## BEGIN

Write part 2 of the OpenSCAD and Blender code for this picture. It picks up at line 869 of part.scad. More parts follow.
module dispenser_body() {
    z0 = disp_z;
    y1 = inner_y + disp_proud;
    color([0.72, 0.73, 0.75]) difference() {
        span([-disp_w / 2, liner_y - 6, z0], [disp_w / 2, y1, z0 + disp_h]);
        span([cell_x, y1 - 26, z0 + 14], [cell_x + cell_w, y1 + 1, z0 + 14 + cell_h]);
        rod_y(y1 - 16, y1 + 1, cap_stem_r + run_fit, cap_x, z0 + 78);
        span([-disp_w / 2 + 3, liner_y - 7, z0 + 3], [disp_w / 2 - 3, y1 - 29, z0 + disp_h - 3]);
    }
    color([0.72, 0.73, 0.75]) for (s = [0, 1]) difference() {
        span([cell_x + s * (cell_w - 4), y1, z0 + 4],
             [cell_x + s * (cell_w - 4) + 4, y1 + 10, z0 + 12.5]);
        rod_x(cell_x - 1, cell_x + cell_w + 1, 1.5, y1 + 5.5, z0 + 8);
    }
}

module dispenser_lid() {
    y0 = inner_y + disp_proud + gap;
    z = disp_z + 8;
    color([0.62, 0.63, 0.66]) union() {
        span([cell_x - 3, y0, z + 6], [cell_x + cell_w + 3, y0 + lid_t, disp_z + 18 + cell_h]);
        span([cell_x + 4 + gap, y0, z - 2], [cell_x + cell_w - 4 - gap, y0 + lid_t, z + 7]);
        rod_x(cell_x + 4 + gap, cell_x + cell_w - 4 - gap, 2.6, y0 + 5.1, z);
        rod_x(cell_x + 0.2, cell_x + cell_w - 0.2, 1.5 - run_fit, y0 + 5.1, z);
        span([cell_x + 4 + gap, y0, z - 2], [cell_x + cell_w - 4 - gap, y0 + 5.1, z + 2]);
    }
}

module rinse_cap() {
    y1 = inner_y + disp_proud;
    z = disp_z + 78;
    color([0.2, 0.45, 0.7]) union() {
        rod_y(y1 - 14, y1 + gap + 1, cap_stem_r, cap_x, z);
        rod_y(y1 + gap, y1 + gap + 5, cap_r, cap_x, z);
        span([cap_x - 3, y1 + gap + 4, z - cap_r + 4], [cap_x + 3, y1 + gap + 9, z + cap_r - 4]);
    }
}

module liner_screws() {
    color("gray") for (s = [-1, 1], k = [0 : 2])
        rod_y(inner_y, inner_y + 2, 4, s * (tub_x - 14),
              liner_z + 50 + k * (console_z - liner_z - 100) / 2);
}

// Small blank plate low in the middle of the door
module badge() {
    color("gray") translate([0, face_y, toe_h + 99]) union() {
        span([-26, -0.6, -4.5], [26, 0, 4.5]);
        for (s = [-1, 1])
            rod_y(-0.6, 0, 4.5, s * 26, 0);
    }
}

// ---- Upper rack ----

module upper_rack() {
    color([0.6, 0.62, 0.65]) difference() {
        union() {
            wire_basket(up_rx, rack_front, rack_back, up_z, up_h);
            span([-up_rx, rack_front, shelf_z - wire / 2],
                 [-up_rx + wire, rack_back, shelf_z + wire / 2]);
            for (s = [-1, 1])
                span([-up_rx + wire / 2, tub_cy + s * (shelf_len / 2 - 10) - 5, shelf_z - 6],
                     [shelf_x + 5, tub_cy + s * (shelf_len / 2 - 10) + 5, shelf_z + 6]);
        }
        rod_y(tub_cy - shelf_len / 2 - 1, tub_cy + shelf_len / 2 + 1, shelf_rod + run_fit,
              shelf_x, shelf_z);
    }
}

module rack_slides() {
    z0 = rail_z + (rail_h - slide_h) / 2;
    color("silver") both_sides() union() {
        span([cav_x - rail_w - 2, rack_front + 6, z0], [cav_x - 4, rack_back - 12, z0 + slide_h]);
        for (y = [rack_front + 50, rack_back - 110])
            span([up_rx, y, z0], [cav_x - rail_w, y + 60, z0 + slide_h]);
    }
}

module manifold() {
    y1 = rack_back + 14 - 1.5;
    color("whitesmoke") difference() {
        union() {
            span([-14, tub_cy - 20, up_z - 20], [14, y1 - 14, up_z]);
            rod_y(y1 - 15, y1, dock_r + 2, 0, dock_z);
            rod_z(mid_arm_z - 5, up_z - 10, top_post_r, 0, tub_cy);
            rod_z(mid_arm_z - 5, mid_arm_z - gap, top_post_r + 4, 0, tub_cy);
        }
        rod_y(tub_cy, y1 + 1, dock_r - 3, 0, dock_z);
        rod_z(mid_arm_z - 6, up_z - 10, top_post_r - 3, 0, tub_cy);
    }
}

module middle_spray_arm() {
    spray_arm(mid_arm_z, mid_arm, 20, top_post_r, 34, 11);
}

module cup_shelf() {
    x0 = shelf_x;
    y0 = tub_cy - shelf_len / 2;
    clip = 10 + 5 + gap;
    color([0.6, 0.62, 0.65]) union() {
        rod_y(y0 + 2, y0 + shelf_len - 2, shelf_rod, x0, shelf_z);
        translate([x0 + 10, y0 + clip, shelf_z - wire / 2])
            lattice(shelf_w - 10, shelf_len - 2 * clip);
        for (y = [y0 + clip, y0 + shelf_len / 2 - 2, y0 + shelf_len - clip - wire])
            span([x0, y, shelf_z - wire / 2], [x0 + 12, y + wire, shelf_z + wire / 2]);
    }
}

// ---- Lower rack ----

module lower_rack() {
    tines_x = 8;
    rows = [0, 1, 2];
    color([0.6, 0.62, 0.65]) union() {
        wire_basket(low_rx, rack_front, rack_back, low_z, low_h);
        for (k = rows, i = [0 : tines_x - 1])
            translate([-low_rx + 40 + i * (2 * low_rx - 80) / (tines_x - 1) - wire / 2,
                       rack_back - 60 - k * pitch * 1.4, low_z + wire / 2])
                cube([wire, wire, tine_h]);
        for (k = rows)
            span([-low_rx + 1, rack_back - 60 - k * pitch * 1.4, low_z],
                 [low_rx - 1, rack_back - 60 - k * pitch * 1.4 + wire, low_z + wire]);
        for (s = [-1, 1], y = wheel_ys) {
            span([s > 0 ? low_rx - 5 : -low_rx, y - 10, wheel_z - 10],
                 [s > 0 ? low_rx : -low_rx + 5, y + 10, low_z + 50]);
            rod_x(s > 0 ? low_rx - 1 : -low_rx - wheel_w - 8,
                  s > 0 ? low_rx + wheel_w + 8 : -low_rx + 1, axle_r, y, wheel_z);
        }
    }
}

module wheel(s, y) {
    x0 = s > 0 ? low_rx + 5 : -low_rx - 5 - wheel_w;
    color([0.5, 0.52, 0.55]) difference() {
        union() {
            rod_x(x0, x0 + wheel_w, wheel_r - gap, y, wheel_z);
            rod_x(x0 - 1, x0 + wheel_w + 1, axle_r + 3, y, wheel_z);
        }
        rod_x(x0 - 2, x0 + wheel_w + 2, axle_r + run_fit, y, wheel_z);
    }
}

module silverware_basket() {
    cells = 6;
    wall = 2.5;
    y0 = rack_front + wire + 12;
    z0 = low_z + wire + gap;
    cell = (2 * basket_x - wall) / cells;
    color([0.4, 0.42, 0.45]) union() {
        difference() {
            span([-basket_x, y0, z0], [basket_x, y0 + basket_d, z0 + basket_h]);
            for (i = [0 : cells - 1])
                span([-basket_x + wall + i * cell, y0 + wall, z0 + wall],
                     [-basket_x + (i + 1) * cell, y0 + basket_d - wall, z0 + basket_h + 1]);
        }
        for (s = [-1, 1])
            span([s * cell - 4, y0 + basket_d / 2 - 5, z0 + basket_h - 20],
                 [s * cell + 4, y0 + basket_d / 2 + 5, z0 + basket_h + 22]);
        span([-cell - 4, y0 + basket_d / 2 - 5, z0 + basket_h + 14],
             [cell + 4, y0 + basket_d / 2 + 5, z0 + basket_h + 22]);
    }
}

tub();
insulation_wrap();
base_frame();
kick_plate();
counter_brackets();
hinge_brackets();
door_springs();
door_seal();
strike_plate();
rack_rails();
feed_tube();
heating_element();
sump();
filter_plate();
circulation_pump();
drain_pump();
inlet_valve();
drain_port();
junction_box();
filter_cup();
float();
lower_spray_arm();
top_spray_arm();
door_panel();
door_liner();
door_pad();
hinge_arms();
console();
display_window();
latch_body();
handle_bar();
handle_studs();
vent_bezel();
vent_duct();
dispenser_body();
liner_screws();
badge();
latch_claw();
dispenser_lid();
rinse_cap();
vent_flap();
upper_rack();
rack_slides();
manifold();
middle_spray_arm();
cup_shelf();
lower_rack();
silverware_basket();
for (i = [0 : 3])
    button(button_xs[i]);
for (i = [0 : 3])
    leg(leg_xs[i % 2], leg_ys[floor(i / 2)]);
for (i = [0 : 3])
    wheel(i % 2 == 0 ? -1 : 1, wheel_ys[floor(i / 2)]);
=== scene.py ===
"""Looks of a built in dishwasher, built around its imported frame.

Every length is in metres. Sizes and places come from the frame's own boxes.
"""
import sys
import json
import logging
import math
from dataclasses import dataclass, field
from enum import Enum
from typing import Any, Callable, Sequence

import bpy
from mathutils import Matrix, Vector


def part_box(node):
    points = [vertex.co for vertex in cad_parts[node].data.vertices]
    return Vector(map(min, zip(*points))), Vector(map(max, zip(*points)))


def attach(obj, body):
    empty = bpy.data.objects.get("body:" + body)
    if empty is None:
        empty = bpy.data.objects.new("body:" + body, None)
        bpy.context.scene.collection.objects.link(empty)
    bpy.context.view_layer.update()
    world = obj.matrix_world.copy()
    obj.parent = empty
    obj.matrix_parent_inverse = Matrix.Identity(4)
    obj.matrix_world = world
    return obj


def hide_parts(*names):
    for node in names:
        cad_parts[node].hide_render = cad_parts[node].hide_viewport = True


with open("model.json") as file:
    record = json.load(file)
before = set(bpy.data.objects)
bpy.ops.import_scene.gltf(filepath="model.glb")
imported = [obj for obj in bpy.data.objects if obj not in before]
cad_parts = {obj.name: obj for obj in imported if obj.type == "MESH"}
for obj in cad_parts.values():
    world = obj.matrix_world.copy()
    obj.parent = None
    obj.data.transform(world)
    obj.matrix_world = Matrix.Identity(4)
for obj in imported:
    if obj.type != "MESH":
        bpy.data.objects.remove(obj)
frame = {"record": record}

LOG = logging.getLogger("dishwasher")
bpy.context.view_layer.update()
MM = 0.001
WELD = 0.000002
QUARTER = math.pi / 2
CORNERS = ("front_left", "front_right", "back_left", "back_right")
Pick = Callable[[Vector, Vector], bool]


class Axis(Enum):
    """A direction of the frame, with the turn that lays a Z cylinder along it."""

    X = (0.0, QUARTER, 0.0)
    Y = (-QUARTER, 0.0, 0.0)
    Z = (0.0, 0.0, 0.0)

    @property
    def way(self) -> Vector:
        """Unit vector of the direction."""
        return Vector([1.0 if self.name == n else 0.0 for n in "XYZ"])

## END

» Objective
With the first line being the one containing "obj.parent = empty" and the last line the one containing "obj.matrix_world = Matrix.Identity(4)", transcribe exactly the lines above that fall in that range.

» Solution to the exercise
    obj.parent = empty
    obj.matrix_parent_inverse = Matrix.Identity(4)
    obj.matrix_world = world
    return obj


def hide_parts(*names):
    for node in names:
        cad_parts[node].hide_render = cad_parts[node].hide_viewport = True


with open("model.json") as file:
    record = json.load(file)
before = set(bpy.data.objects)
bpy.ops.import_scene.gltf(filepath="model.glb")
imported = [obj for obj in bpy.data.objects if obj not in before]
cad_parts = {obj.name: obj for obj in imported if obj.type == "MESH"}
for obj in cad_parts.values():
    world = obj.matrix_world.copy()
    obj.parent = None
    obj.data.transform(world)
    obj.matrix_world = Matrix.Identity(4)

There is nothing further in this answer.